Yeah , you heard him, Colin Gawel likes 5150 better than any other Van Halen record. He plays in Watershed and The League Bowlers and founded Pencilstorm while standing behind the counter at Colin's Coffee.  

 Hidden Track: 

Just because 5150 is my favorite Van Halen record doesn't make it the best Van Halen record. I'm just one dude who liked to crank Get Up cruising to his job at Bill Knapps in high school. If forced to argue the best Van Halen records I suppose I would say:

#1 - Van Halen - Groundbreaking, mind-blowing debut. Musicality smashes head on into showmanship. Like Queen on piles of blow.

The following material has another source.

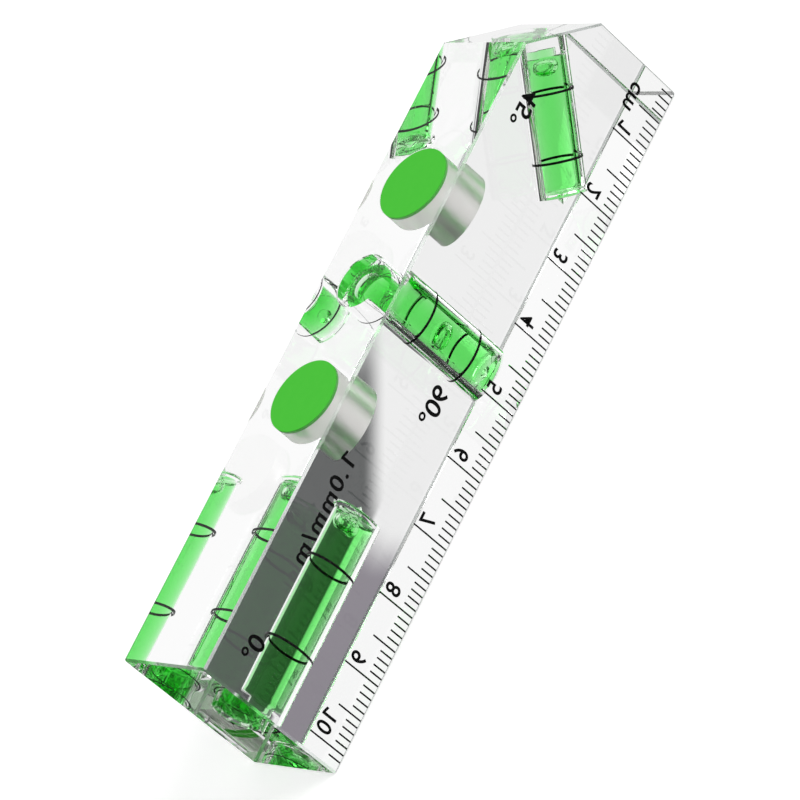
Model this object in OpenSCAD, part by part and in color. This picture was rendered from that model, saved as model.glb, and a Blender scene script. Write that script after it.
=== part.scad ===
// Pocket spirit level: a clear acrylic block with three tubular vials, two magnets and a
// centimetre scale. It stands on its scale edge, with the magnet face up and the printed
// face towards +Y. The origin is the middle of the bottom face, in millimetres.

/* [Block] */
// Length along the scale
block_len = 102.5; // [96:0.5:120]
// Height from the scale edge to the magnet face
block_h = 25.5; // [24:0.5:36]
// Thickness from the plain front face to the printed face
block_t = 16; // [14:0.5:24]
// Leg of the 45 degree cut at the scale's zero end
corner_cut = 9.6; // [9:0.2:12]
// Polished bevel on the outer edges
edge_bevel = 0.3; // [0.1:0.1:0.6]

/* [Scale] */
// Number of millimetre lines, counted from the zero end
line_count = 101; // [50:1:101]
// Distance from one line to the next
line_pitch = 1; // [1:1:2]
// Width of one line
line_w = 0.24; // [0.1:0.02:0.4]
// Length of a centimetre line
cm_line_len = 6.5; // [5.5:0.1:7.5]
// Length of a five millimetre line
half_line_len = 4.3; // [3:0.1:5]
// Length of a millimetre line
mm_line_len = 2.2; // [1.2:0.1:2.8]
// Depth of the engraving that holds the ink
line_depth = 0.1; // [0.05:0.01:0.3]

/* [Magnets] */
// Diameter of a magnet
magnet_d = 10.6; // [8:0.1:11]
// Height of a magnet
magnet_h = 5.4; // [3:0.1:8]
// Thickness of the green disc that covers a magnet
cover_t = 1; // [0.6:0.1:2]
// Distance between the two magnets
magnet_pitch = 32; // [26:0.5:36]
// Middle of the magnet pair, from the zero end
magnet_mid = 47.3; // [44:0.1:50]
// Distance of the magnets' axes from the printed face
magnet_depth = 7.7; // [6.8:0.1:8.2]

/* [Vials] */
// Outer diameter of a vial tube
vial_d = 7.8; // [7:0.1:8.2]
// Thickness of a tube's wall at the ends of its bore
tube_wall = 0.4; // [0.3:0.05:0.6]
// Growth of the bore's radius at the middle of the barrel shape
barrel_rise = 0.1; // [0.02:0.01:0.12]
// Length of the level vial's tube
level_len = 27.4; // [20:0.2:30]
// Length of the plumb and corner vials' tubes
short_len = 18.1; // [15:0.1:18.5]
// Depth of the level tube's mouth below the block's end face
level_inset = 2.8; // [2:0.1:5]
// Depth of the plumb tube's mouth below the magnet face
plumb_inset = 3.6; // [2:0.1:4]
// Depth of the corner tube's mouth below the corner face
corner_inset = 3.1; // [2:0.1:4]
// Thickness of a tube's closed end
end_wall = 0.5; // [0.4:0.1:1.5]
// Radius of the hollow nib on the closed end
nib_r = 1.2; // [0.8:0.1:1.8]
// Bevel round a tube's closed end
tube_bevel = 0.3; // [0.1:0.1:0.6]
// Height of the nib
nib_h = 1.2; // [0.6:0.1:1.6]
// Distance of the vials' axes from the printed face
vial_depth = 8; // [7:0.1:9]
// Height of the level vial's axis above the scale edge
level_vial_z = 11.95; // [11:0.05:14]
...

#2 - Van Halen II - Proves they are no one hit wonder and Dance the Night Away is a pop gem

#3 - 5150 - Replacing a frontman such as David Lee Roth is a historic achievement and the single Why Can't This Be Love is perhaps the strongest single in the Van Halen catalog. 

#4 All the David Lee Roth Van Halen records. Except that new one. And that awful Live in Tokyo disaster. Gawd.

In fact, hold on.... watch this..

In fact, that is so bad, I should have led the story with it. I buried the lead. 

#5 All the other Van Hagar records. I like OU812 and Unlawful fine. Some fat, but some good tunes too. 

#6 That one where the guy from Loverboy sang. Or was it Don Dokken... whatever. 

But forget best. What Van Halen records am I going to play in my driveway today? Right here, right now?  I'm writing this on the 4th of July. Yes, I'm a loser but I just read the excellent Van Halen Rising by Greg Renoff and the less excellent but still fun Running With the Devil by Noel Monk and I've got V.H. on my mind. And the driveway will rock. . 

I am now going to listen to Van Halen in this order. 

5150 and then Van Halen II (light the grill) and then... Diver Down...(put brats on) and then Fair Warning and then Van Halen I (take off burnt brats and throw in the trash, put on more brats) and then that one new song Tattoo and then Hot For Teacher and then Poundcake and the new Cheap Trick record.

Colin Gawel really did write this on the 4th of July. Flag.